Last night, when Marlene and I left Cafe Malipop, a wonderful one woman-run vinyl bar in Neulinggasse that's open till 2am, we found ourselves in awe of the already waning moon. It was even more resplendent than it was on my first night in Vienna, when I'd spotted it as I was walking by the canal. Its still perceptible globular surface resembled a nipple, and the double aura around it assumed the dimension of a single breast lurking in the cloudless sky. As I thought about how visionary it seemed this afternoon as I walked through Heldenplatz, I realized that the only 'safe' place I have ever known and will possibly ever never quite remember is when I was fed my mother's milk, as I must have latched onto her breast. How foolish it seemed to me then, all my adventuring around the world in an attempt to find or create any other such safe space. I had been falsely investing in the notion of safety when in fact I should have been more actively embracing the risk of the unknown and the unknowable. What if aura is in fact the consequence not of compromising from the vantage of safety but from the cliff point of risk?

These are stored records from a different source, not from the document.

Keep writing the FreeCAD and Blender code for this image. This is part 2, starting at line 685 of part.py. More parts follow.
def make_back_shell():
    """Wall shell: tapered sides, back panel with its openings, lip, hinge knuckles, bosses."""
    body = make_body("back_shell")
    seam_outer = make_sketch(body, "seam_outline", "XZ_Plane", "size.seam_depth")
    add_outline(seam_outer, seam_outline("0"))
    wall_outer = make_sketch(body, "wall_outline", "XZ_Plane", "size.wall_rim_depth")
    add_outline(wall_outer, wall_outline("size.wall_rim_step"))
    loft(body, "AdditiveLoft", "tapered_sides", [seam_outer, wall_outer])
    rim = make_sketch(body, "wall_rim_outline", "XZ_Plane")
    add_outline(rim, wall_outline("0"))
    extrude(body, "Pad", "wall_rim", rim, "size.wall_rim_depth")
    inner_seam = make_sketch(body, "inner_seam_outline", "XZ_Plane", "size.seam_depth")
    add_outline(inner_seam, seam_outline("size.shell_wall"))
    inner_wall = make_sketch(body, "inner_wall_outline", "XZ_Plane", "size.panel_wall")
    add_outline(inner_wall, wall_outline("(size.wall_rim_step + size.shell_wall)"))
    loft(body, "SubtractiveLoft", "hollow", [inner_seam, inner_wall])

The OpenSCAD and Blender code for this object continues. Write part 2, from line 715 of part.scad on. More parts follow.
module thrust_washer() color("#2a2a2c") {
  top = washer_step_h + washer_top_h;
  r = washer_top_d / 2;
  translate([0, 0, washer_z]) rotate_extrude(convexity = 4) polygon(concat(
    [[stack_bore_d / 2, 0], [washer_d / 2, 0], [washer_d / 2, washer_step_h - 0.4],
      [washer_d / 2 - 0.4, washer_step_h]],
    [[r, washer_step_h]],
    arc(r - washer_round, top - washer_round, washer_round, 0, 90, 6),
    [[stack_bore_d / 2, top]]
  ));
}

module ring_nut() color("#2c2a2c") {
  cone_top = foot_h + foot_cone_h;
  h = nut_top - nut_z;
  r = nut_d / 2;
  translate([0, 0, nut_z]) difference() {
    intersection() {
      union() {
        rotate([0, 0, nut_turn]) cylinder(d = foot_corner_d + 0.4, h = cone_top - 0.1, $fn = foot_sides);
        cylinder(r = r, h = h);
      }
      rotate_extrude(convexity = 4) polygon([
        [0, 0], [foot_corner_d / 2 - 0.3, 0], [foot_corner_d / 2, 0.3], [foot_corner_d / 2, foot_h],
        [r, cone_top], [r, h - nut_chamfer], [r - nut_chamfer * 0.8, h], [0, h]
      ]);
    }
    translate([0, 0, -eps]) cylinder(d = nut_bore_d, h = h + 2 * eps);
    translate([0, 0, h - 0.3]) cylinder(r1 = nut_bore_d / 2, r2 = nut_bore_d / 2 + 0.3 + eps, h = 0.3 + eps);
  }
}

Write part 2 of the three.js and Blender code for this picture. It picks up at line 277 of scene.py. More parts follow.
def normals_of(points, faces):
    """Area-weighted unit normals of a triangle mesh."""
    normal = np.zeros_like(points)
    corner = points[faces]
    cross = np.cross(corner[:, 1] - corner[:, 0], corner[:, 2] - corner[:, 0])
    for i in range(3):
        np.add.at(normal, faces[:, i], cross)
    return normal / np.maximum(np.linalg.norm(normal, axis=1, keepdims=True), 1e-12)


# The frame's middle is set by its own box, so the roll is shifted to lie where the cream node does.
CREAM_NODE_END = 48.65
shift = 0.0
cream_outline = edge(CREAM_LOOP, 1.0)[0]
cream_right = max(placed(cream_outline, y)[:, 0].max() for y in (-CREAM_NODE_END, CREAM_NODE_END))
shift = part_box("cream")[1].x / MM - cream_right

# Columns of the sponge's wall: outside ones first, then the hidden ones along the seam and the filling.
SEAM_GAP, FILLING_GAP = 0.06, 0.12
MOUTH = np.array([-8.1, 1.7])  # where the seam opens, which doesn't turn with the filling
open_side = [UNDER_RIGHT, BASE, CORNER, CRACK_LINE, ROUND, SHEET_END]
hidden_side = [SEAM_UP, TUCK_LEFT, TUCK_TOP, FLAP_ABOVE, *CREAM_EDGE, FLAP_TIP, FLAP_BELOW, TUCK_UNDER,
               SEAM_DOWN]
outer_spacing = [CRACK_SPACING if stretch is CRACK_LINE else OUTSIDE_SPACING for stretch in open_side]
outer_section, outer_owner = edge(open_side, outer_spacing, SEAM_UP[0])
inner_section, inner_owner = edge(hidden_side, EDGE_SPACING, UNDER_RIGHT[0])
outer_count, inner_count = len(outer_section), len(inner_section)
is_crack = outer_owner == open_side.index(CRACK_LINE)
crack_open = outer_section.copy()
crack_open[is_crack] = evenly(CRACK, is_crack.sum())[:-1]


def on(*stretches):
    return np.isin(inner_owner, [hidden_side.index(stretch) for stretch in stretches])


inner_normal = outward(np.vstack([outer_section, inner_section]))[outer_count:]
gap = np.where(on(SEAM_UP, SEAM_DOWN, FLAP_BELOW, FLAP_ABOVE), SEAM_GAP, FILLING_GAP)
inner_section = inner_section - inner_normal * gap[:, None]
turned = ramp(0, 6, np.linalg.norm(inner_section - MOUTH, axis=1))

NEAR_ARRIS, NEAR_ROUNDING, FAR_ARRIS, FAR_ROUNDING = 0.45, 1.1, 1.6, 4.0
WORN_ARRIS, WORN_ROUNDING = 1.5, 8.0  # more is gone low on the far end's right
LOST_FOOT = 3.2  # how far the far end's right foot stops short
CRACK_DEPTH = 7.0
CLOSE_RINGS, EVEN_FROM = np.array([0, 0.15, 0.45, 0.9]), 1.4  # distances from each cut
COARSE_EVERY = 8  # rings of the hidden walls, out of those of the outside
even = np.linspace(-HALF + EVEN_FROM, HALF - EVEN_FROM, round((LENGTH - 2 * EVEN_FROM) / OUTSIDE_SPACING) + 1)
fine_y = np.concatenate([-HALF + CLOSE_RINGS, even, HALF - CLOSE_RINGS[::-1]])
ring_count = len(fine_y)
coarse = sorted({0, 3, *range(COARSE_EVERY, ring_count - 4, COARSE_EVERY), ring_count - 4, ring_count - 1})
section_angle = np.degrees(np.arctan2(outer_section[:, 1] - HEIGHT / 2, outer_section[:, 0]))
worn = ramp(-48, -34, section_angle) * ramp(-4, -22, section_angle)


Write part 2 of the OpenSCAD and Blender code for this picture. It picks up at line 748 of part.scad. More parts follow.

I decided to enter the Butterfly house in the city centre before I could write this column. I had this vision of being suspended in my tracks by the fiestiness of flight. And I was. I saw butterflies in different shapes, colours and sizes all arrested by the enormity of the ecosystem that had been built for their sustenance. But then I chanced upon two glass structures and I had no choice but to yield to the flood of the beauty they contained - rows and rows of cocoons in various stages of being and becoming. It was like gazing into a mirror. It was a visual embodiment of the process of graduating from safety into risk. I remembered a line from Tagore's 'Fireflies' that perhaps accounted for the aura these creatures radiated. "The butterfly counts not months but moments, and has time enough."